Well, that mankind is placed on this earth by a deity that we all are
bound to respect. And that although we find ourselves to be the
grandsons of former slaves and the grandsons of former slave owners, but
neither of us had, really, anything to do with that period of our
nation's history. And it is our responsibility, because those scars
still remain, to bind up the wounds of that era. And that's what I think
I'm about every day and that's what I'd like to see everybody about
everyday, to help erase the years of
[unclear] dehumanization that has taken place in America for
some time. But you see, where some of us get lost in chronology . . .
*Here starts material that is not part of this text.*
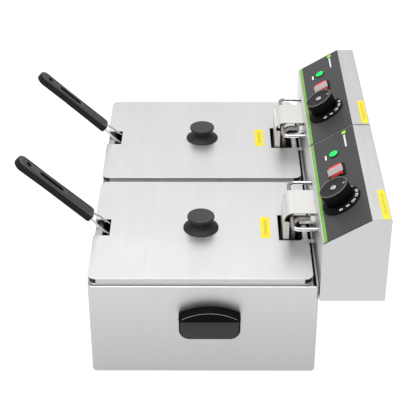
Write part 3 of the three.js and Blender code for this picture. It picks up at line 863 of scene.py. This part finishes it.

many of us think that segregation has been with us for a long, long
time. Well, Mississippi didn't have segregation until 1890. From 1865 to
1876 was the freest period which blacks have ever witnessed in America
and particularly in
Page 6 Mississippi. It was after the
Tilden-Hayes compromise, the presidential race of 1876 where Rutherford
Hayes told the southerners that, "If you'll make me president, I'll
remove the troops from the South and turn the blacks back over into the
hands of the white landowners." Now between 1865 and 1876 Mississippi
sent two blacks to the Senate of the United States—Bruce and Revels. The
fact that the constitutional convention in Mississippi did not meet
until 1890 and it was in 1890 that the Jim Crow laws were written into
our structure. From 1865 until 1890—
[unclear]—you had black and white kids going to school together,
you had no segregation. Because the Thirteen, Fourteenth, and Fifteenth
Amendments had just passed and all of these were about black rights in
the black community. And it was really 1890 when we finally got around
to making segregation legal. It was really 1896 before the Supreme Court
took a position on separate and equal. That was in the
Plessy v. Ferguson case that grew out of Louisiana in regard
to a dining room car on a train where a black refused to sit behind a
curtain. And this case came before the United States Supreme Court and
it there ruled that separate but equal was legal. And from 1896 until
1954 we lived with that doctrine in this country.